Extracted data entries
+ + + + +

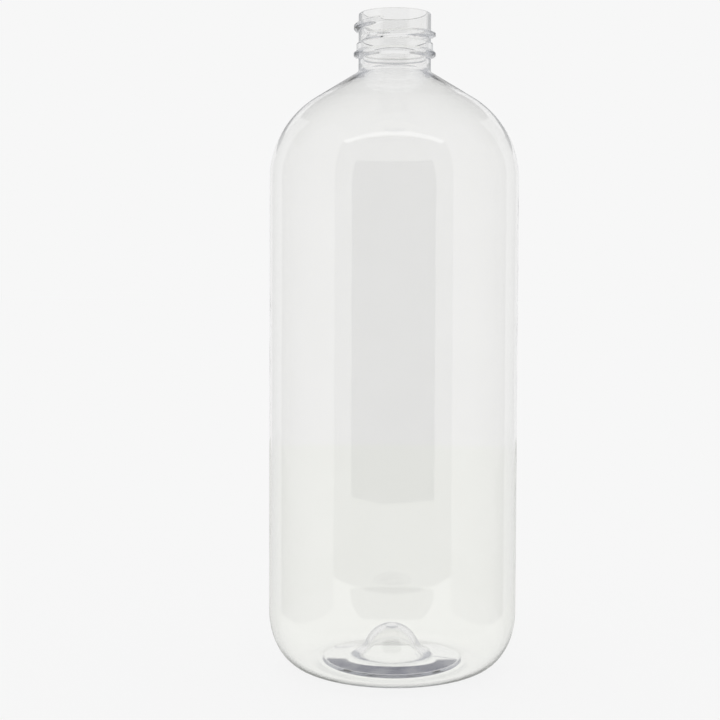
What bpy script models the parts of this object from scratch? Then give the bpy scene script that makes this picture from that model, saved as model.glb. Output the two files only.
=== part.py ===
"""A tall round bottle of about one litre, blown in clear plastic as a single hollow piece.

The wall runs from a standing ring, up a rounded heel and a straight body, over a rounded
shoulder and a short cone, to a threaded neck with a bead ring and an open mouth. The base is
pushed up inside the ring and rises to a bell in the middle. Metres, +Z up, with the origin at
the centre of the standing ring. The camera side of the bottle is -Y.
"""

import math

import bmesh
import bpy

# Whole bottle
OVERALL_HEIGHT = 0.2205
BODY_DIAMETER = 0.0840
BODY_WALL = 0.0006

# Heel: a quarter ellipse between the body and the standing ring
HEEL_WIDTH = 0.0130
HEEL_HEIGHT = 0.0190
HEEL_WALL = 0.0008

# Base: a flat standing ring, a short step, a gentle cone and a bell in the middle
STANDING_RING_WIDTH = 0.0040
STEP_WIDTH = 0.0014
STEP_HEIGHT = 0.0006
CONE_SLOPE = math.radians(8.5)
CONE_WALL = 0.0013
BELL_DIAMETER = 0.0192
BELL_HEIGHT = 0.0137
BELL_WALL = 0.0017
BELL_FLARE_START = math.radians(24.0)
GATE_DIAMETER = 0.0040
GATE_HEIGHT = 0.0006

# Shoulder: an arc that leaves the body, then a straight cone up to the neck
SHOULDER_RADIUS = 0.0317
SHOULDER_SLOPE = math.radians(31.6)
SHOULDER_WALL = 0.0007
SHOULDER_NECK_WALL = 0.0010

# Neck and its mouth
NECK_HEIGHT = 0.0196
NECK_DIAMETER = 0.0243
NECK_WALL = 0.00145
NECK_FILLET_RADIUS = 0.0012
LIP_RADIUS = 0.0005
BORE_CHAMFER = 0.0002

# Bead ring and the low collar above it: how far they stand out, and their depth below the rim
BEAD_STAND = 0.00165
BEAD_DEPTH = 0.0138
BEAD_WIDTH = 0.0026
BEAD_CREST_WIDTH = 0.0012
COLLAR_STAND = 0.0007
COLLAR_WIDTH = 0.0024
COLLAR_CHAMFER = 0.0004

# Right-hand thread: one ridge that starts near the front and runs down round the neck
THREAD_STAND = 0.0016
THREAD_PITCH = 0.0048
THREAD_START_DEPTH = 0.0037
THREAD_START_ANGLE = math.radians(255.0)
THREAD_TURNS = 1.15
THREAD_ROOT_WIDTH = 0.0028
THREAD_CREST_WIDTH = 0.0010
THREAD_RUN_OUT = math.radians(30.0)

# How finely the round forms are divided
SIDES = 48
SHOULDER_STEPS = 8
HEEL_STEPS = 6
BELL_STEPS = 5
FILLET_STEPS = 3
THREAD_ROW = 0.00045
WELD_DISTANCE = 0.00001
SHARP_ANGLE = math.radians(40.0)

# Values that follow from the ones above
BODY_RADIUS = BODY_DIAMETER / 2
NECK_RADIUS = NECK_DIAMETER / 2
BORE_RADIUS = NECK_RADIUS - NECK_WALL
RING_OUTER_RADIUS = BODY_RADIUS - HEEL_WIDTH
RING_INNER_RADIUS = RING_OUTER_RADIUS - STANDING_RING_WIDTH
CONE_RADIUS = RING_INNER_RADIUS - STEP_WIDTH
CONE_WAY = (-math.cos(CONE_SLOPE), math.sin(CONE_SLOPE))
SHOULDER_TURN = math.pi / 2 - SHOULDER_SLOPE
NECK_FOOT = OVERALL_HEIGHT - NECK_HEIGHT
BEAD_TOP = OVERALL_HEIGHT - BEAD_DEPTH + BEAD_WIDTH / 2
COLLAR_TOP = BEAD_TOP + COLLAR_WIDTH


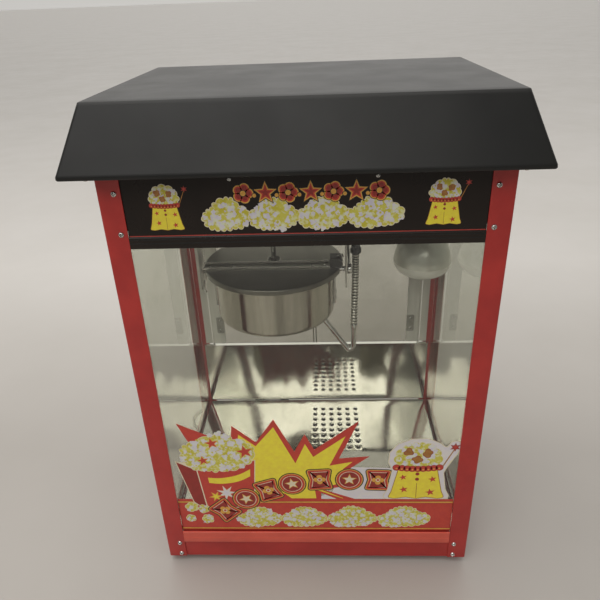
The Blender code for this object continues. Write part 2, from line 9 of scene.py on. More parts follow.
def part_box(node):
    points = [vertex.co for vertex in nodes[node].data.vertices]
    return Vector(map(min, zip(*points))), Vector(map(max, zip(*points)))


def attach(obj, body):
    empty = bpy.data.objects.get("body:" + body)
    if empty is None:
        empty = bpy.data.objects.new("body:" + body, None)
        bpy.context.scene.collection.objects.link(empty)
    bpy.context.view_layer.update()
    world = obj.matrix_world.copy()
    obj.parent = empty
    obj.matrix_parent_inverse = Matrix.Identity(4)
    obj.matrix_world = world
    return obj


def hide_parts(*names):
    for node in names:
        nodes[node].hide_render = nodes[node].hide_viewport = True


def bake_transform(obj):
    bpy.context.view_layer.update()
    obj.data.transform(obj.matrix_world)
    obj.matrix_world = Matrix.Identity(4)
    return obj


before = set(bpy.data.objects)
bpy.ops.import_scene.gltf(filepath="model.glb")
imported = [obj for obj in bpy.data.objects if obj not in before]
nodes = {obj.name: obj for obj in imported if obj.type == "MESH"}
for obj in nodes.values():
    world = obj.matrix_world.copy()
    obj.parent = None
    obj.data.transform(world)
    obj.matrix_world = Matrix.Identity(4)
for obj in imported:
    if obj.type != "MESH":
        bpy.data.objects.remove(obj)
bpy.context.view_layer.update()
scene = bpy.context.scene

# The machine's main places, in metres: -Y is the customer's side and +Y the operator's.
BODY_HALF = 0.2535
BODY_FRONT = -0.165
BODY_REAR = 0.195
POST_LOW = 0.012
POST_HIGH = 0.6865
FLANGE = 0.03
GLASS_FACE = -0.1617
HEADER_FACE = -0.1632
KETTLE_X = -0.057
LAMP = (0.1845, 0.045)
CONDUIT_X = 0.0722
TILT_Z = 0.48
NEAR = 1e-5
TAU = 2 * math.pi
# Each turns an outline's two numbers and its level so that the level runs along the named axis.
AXES = {
    "X": Matrix(((0, 0, 1), (1, 0, 0), (0, 1, 0))),
    "Y": Matrix(((1, 0, 0), (0, 0, 1), (0, 1, 0))),
    "Z": Matrix.Identity(3),
}


# Materials -------------------------------------------------------------------------------------

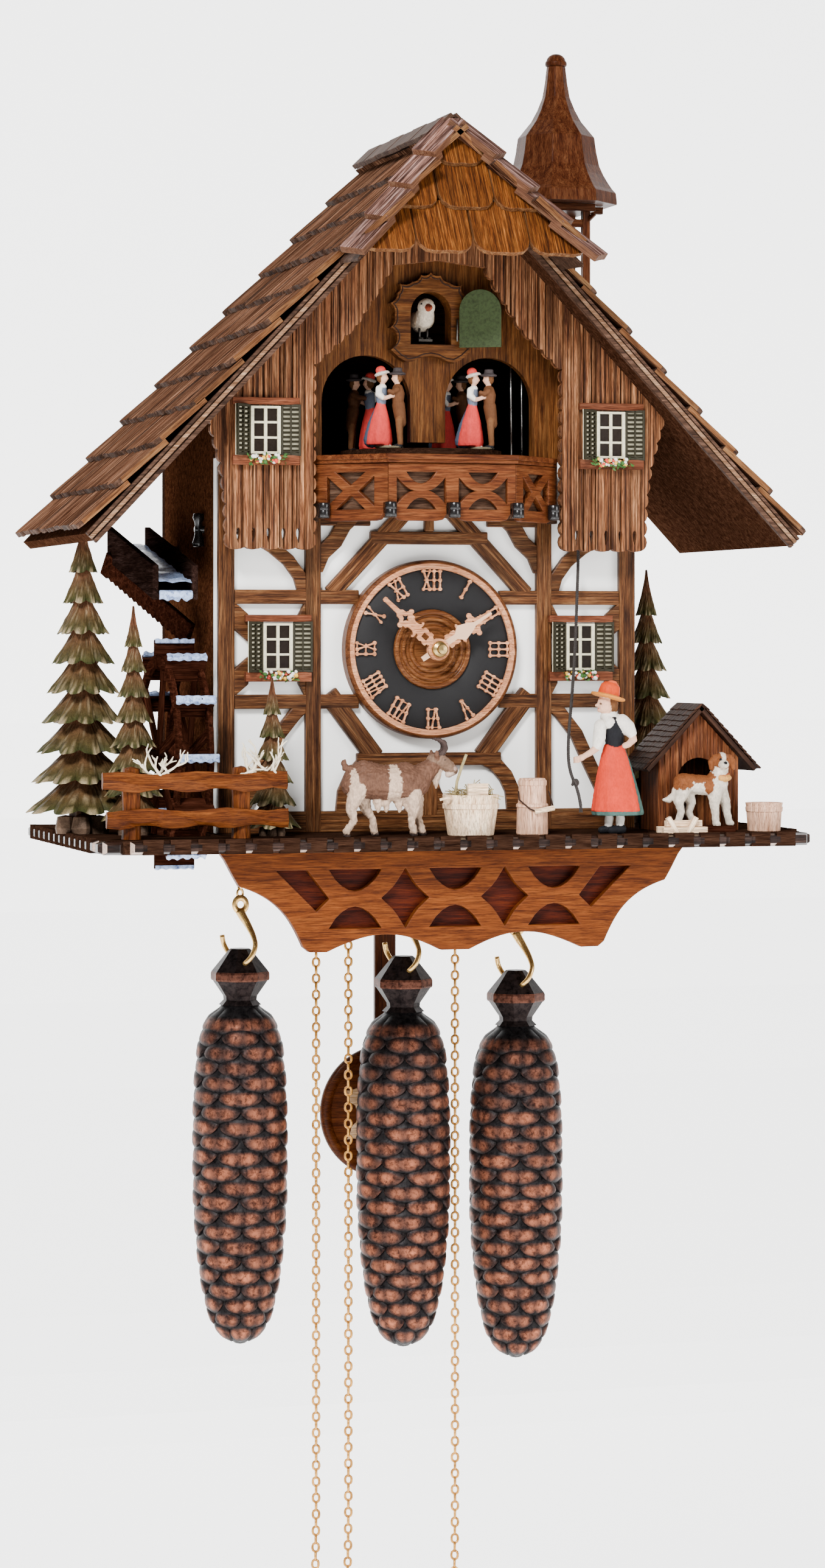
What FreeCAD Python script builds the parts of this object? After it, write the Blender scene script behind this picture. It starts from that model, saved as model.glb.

+ + + + +

**Directions:**
Your task is to print the whole listing again exactly.

**Task output:**
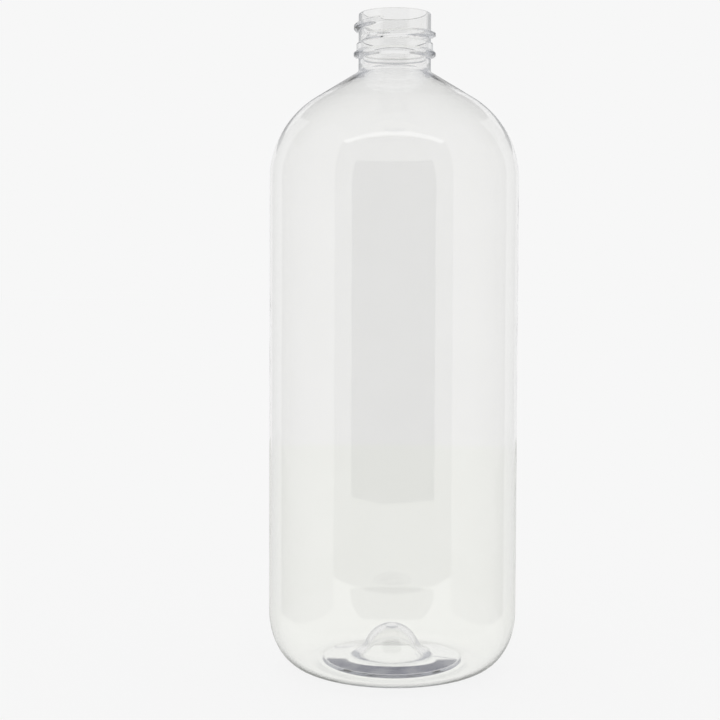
What bpy script models the parts of this object from scratch? Then give the bpy scene script that makes this picture from that model, saved as model.glb. Output the two files only.
=== part.py ===
"""A tall round bottle of about one litre, blown in clear plastic as a single hollow piece.

The wall runs from a standing ring, up a rounded heel and a straight body, over a rounded
shoulder and a short cone, to a threaded neck with a bead ring and an open mouth. The base is
pushed up inside the ring and rises to a bell in the middle. Metres, +Z up, with the origin at
the centre of the standing ring. The camera side of the bottle is -Y.
"""

import math

import bmesh
import bpy

# Whole bottle
OVERALL_HEIGHT = 0.2205
BODY_DIAMETER = 0.0840
BODY_WALL = 0.0006

# Heel: a quarter ellipse between the body and the standing ring
HEEL_WIDTH = 0.0130
HEEL_HEIGHT = 0.0190
HEEL_WALL = 0.0008

# Base: a flat standing ring, a short step, a gentle cone and a bell in the middle
STANDING_RING_WIDTH = 0.0040
STEP_WIDTH = 0.0014
STEP_HEIGHT = 0.0006
CONE_SLOPE = math.radians(8.5)
CONE_WALL = 0.0013
BELL_DIAMETER = 0.0192
BELL_HEIGHT = 0.0137
BELL_WALL = 0.0017
BELL_FLARE_START = math.radians(24.0)
GATE_DIAMETER = 0.0040
GATE_HEIGHT = 0.0006

# Shoulder: an arc that leaves the body, then a straight cone up to the neck
SHOULDER_RADIUS = 0.0317
SHOULDER_SLOPE = math.radians(31.6)
SHOULDER_WALL = 0.0007
SHOULDER_NECK_WALL = 0.0010

# Neck and its mouth
NECK_HEIGHT = 0.0196
NECK_DIAMETER = 0.0243
NECK_WALL = 0.00145
NECK_FILLET_RADIUS = 0.0012
LIP_RADIUS = 0.0005
BORE_CHAMFER = 0.0002

# Bead ring and the low collar above it: how far they stand out, and their depth below the rim
BEAD_STAND = 0.00165
BEAD_DEPTH = 0.0138
BEAD_WIDTH = 0.0026
BEAD_CREST_WIDTH = 0.0012
COLLAR_STAND = 0.0007
COLLAR_WIDTH = 0.0024
COLLAR_CHAMFER = 0.0004

# Right-hand thread: one ridge that starts near the front and runs down round the neck
THREAD_STAND = 0.0016
THREAD_PITCH = 0.0048
THREAD_START_DEPTH = 0.0037
THREAD_START_ANGLE = math.radians(255.0)
THREAD_TURNS = 1.15
THREAD_ROOT_WIDTH = 0.0028
THREAD_CREST_WIDTH = 0.0010
THREAD_RUN_OUT = math.radians(30.0)

# How finely the round forms are divided
SIDES = 48
SHOULDER_STEPS = 8
HEEL_STEPS = 6
BELL_STEPS = 5
FILLET_STEPS = 3
THREAD_ROW = 0.00045
WELD_DISTANCE = 0.00001
SHARP_ANGLE = math.radians(40.0)

# Values that follow from the ones above
BODY_RADIUS = BODY_DIAMETER / 2
NECK_RADIUS = NECK_DIAMETER / 2
BORE_RADIUS = NECK_RADIUS - NECK_WALL
RING_OUTER_RADIUS = BODY_RADIUS - HEEL_WIDTH
RING_INNER_RADIUS = RING_OUTER_RADIUS - STANDING_RING_WIDTH
CONE_RADIUS = RING_INNER_RADIUS - STEP_WIDTH
CONE_WAY = (-math.cos(CONE_SLOPE), math.sin(CONE_SLOPE))
SHOULDER_TURN = math.pi / 2 - SHOULDER_SLOPE
NECK_FOOT = OVERALL_HEIGHT - NECK_HEIGHT
BEAD_TOP = OVERALL_HEIGHT - BEAD_DEPTH + BEAD_WIDTH / 2
COLLAR_TOP = BEAD_TOP + COLLAR_WIDTH


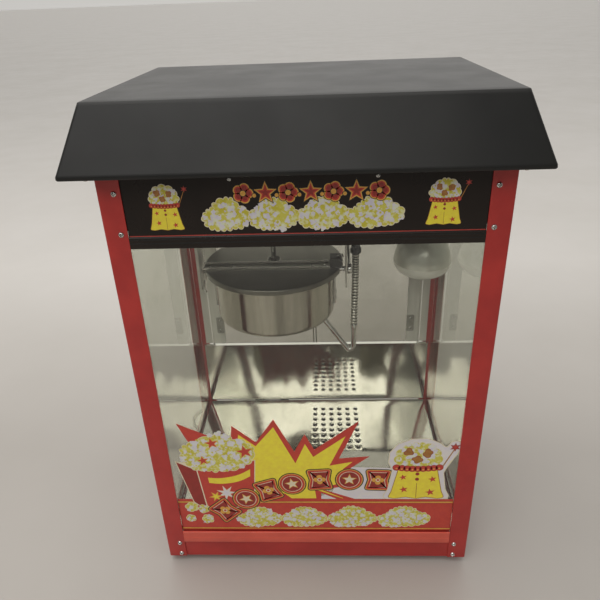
The Blender code for this object continues. Write part 2, from line 9 of scene.py on. More parts follow.
def part_box(node):
    points = [vertex.co for vertex in nodes[node].data.vertices]
    return Vector(map(min, zip(*points))), Vector(map(max, zip(*points)))


def attach(obj, body):
    empty = bpy.data.objects.get("body:" + body)
    if empty is None:
        empty = bpy.data.objects.new("body:" + body, None)
        bpy.context.scene.collection.objects.link(empty)
    bpy.context.view_layer.update()
    world = obj.matrix_world.copy()
    obj.parent = empty
    obj.matrix_parent_inverse = Matrix.Identity(4)
    obj.matrix_world = world
    return obj


def hide_parts(*names):
    for node in names:
        nodes[node].hide_render = nodes[node].hide_viewport = True


def bake_transform(obj):
    bpy.context.view_layer.update()
    obj.data.transform(obj.matrix_world)
    obj.matrix_world = Matrix.Identity(4)
    return obj


before = set(bpy.data.objects)
bpy.ops.import_scene.gltf(filepath="model.glb")
imported = [obj for obj in bpy.data.objects if obj not in before]
nodes = {obj.name: obj for obj in imported if obj.type == "MESH"}
for obj in nodes.values():
    world = obj.matrix_world.copy()
    obj.parent = None
    obj.data.transform(world)
    obj.matrix_world = Matrix.Identity(4)
for obj in imported:
    if obj.type != "MESH":
        bpy.data.objects.remove(obj)
bpy.context.view_layer.update()
scene = bpy.context.scene

# The machine's main places, in metres: -Y is the customer's side and +Y the operator's.
BODY_HALF = 0.2535
BODY_FRONT = -0.165
BODY_REAR = 0.195
POST_LOW = 0.012
POST_HIGH = 0.6865
FLANGE = 0.03
GLASS_FACE = -0.1617
HEADER_FACE = -0.1632
KETTLE_X = -0.057
LAMP = (0.1845, 0.045)
CONDUIT_X = 0.0722
TILT_Z = 0.48
NEAR = 1e-5
TAU = 2 * math.pi
# Each turns an outline's two numbers and its level so that the level runs along the named axis.
AXES = {
    "X": Matrix(((0, 0, 1), (1, 0, 0), (0, 1, 0))),
    "Y": Matrix(((1, 0, 0), (0, 0, 1), (0, 1, 0))),
    "Z": Matrix.Identity(3),
}


# Materials -------------------------------------------------------------------------------------

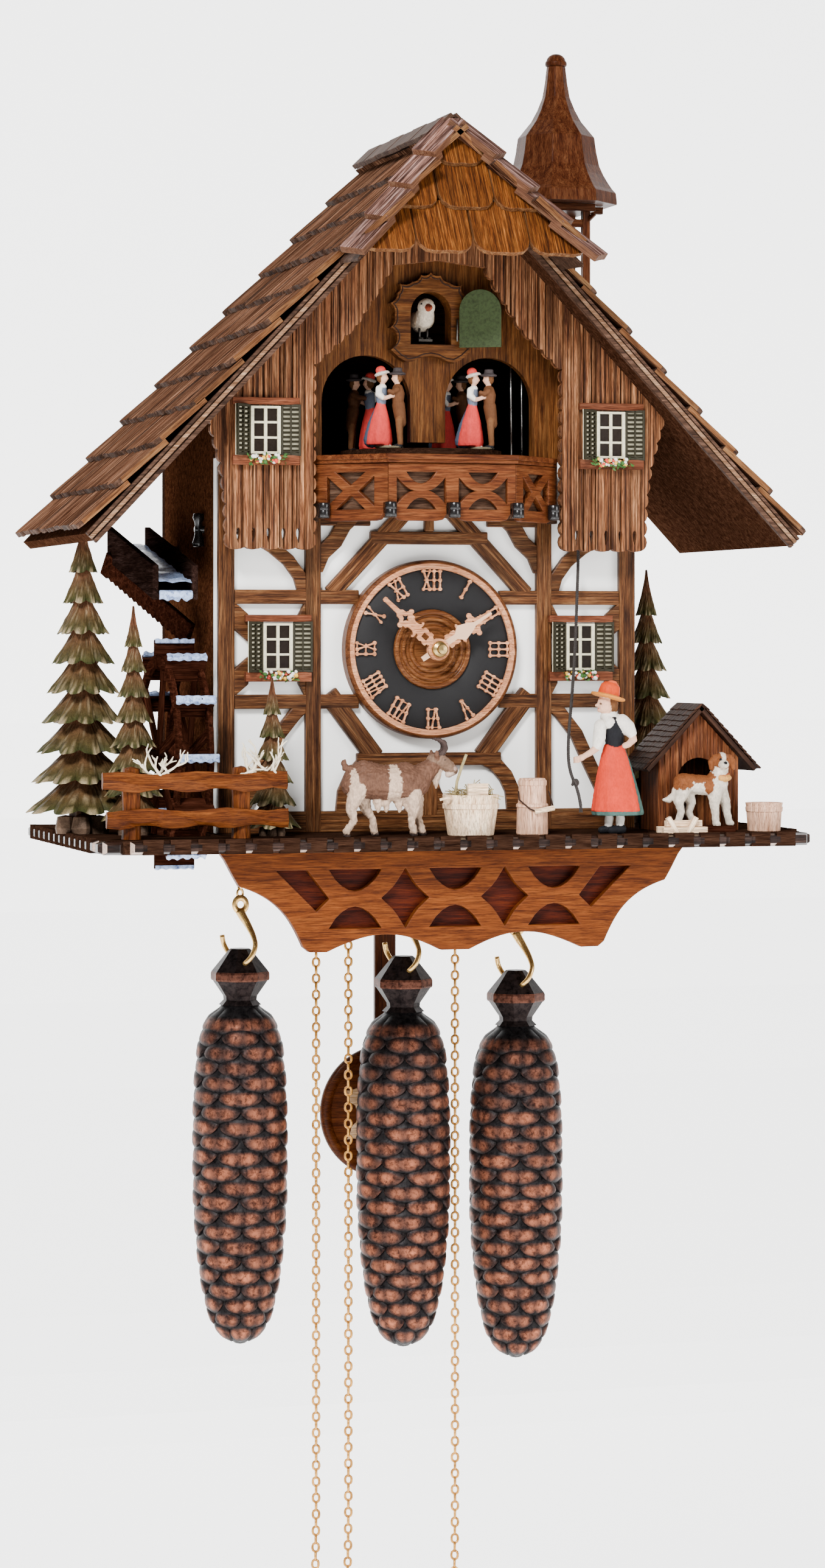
What FreeCAD Python script builds the parts of this object? After it, write the Blender scene script behind this picture. It starts from that model, saved as model.glb.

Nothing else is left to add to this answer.